[start]

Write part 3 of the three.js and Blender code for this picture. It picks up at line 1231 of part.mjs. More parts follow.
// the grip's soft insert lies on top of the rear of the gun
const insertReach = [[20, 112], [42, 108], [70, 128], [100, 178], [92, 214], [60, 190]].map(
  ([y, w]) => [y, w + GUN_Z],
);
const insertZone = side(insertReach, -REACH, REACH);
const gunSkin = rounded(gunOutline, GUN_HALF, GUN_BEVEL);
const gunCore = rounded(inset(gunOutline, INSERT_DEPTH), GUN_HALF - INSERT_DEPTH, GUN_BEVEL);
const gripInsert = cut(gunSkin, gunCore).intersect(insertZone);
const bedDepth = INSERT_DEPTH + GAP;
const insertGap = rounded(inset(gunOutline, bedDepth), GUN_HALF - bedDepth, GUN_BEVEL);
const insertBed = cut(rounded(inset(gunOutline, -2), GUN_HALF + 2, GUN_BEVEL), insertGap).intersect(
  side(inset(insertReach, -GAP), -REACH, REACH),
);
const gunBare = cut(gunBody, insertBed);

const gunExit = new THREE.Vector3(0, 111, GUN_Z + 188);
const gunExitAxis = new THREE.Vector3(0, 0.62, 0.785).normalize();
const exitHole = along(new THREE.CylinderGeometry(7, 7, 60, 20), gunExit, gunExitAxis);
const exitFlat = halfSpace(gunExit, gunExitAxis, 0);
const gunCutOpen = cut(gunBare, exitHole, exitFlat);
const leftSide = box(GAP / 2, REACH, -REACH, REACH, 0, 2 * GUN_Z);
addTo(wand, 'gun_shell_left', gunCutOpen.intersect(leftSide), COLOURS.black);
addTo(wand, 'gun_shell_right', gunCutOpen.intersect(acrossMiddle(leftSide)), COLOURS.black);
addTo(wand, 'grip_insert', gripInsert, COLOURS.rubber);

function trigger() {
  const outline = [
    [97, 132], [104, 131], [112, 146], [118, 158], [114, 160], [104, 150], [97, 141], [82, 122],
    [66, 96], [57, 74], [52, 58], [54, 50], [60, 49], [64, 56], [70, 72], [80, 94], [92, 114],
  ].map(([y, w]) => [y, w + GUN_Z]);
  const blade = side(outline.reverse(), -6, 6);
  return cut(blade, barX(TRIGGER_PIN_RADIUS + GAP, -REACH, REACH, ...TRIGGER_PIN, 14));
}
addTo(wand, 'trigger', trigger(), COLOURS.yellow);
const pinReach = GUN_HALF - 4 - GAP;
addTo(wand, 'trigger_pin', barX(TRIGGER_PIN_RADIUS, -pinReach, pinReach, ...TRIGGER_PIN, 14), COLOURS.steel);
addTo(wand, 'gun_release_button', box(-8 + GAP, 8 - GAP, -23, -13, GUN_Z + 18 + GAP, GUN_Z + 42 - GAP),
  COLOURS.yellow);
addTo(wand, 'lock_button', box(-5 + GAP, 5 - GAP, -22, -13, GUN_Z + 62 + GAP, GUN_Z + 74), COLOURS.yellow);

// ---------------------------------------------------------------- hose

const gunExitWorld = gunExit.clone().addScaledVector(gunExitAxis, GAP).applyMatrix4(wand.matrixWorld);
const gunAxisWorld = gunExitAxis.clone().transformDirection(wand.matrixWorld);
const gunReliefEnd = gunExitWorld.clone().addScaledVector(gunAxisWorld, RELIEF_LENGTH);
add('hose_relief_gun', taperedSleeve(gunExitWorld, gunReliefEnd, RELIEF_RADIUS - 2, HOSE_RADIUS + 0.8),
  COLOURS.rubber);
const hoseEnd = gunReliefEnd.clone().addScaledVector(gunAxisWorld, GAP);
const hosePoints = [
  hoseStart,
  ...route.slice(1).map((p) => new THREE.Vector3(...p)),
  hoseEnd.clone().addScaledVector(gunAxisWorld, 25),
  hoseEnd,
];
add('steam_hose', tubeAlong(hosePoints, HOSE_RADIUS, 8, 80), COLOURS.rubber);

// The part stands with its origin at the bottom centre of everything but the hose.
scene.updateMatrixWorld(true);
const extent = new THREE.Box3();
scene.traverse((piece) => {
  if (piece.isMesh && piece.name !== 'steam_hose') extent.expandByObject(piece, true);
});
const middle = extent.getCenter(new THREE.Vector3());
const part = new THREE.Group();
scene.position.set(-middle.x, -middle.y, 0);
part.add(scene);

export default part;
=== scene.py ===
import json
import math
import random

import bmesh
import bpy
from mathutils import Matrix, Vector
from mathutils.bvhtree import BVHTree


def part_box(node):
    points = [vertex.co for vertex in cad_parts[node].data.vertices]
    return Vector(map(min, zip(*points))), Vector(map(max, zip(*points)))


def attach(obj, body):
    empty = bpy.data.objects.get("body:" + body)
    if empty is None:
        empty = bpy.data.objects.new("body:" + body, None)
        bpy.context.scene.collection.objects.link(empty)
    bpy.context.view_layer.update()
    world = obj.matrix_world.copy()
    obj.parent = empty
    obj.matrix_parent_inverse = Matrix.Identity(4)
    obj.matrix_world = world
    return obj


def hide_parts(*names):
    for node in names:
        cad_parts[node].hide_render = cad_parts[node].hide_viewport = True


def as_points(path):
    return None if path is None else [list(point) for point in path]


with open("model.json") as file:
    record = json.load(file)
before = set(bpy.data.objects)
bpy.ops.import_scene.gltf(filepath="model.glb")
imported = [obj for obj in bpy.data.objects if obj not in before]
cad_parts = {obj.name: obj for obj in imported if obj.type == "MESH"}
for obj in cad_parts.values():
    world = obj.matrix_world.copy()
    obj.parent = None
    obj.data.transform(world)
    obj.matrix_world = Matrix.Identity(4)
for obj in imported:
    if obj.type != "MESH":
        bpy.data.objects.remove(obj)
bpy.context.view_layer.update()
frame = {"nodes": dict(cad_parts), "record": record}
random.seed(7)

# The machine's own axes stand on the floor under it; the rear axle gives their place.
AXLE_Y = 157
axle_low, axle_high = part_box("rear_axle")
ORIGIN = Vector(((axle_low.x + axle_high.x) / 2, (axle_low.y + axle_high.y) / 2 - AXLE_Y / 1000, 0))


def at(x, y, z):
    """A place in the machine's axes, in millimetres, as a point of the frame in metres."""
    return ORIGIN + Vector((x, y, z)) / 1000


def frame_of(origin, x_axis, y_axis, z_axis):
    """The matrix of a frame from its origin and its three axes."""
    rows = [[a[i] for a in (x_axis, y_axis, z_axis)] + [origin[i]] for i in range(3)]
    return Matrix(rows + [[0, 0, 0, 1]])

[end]

**Your objective**
Exactly as written, return the lines from the line containing "but the hose." through the line containing "zip(*points))), Vector(map(max, zip(*points)))", both included.

**Problem solution**
// The part stands with its origin at the bottom centre of everything but the hose.
scene.updateMatrixWorld(true);
const extent = new THREE.Box3();
scene.traverse((piece) => {
  if (piece.isMesh && piece.name !== 'steam_hose') extent.expandByObject(piece, true);
});
const middle = extent.getCenter(new THREE.Vector3());
const part = new THREE.Group();
scene.position.set(-middle.x, -middle.y, 0);
part.add(scene);

export default part;
=== scene.py ===
import json
import math
import random

import bmesh
import bpy
from mathutils import Matrix, Vector
from mathutils.bvhtree import BVHTree


def part_box(node):
    points = [vertex.co for vertex in cad_parts[node].data.vertices]
    return Vector(map(min, zip(*points))), Vector(map(max, zip(*points)))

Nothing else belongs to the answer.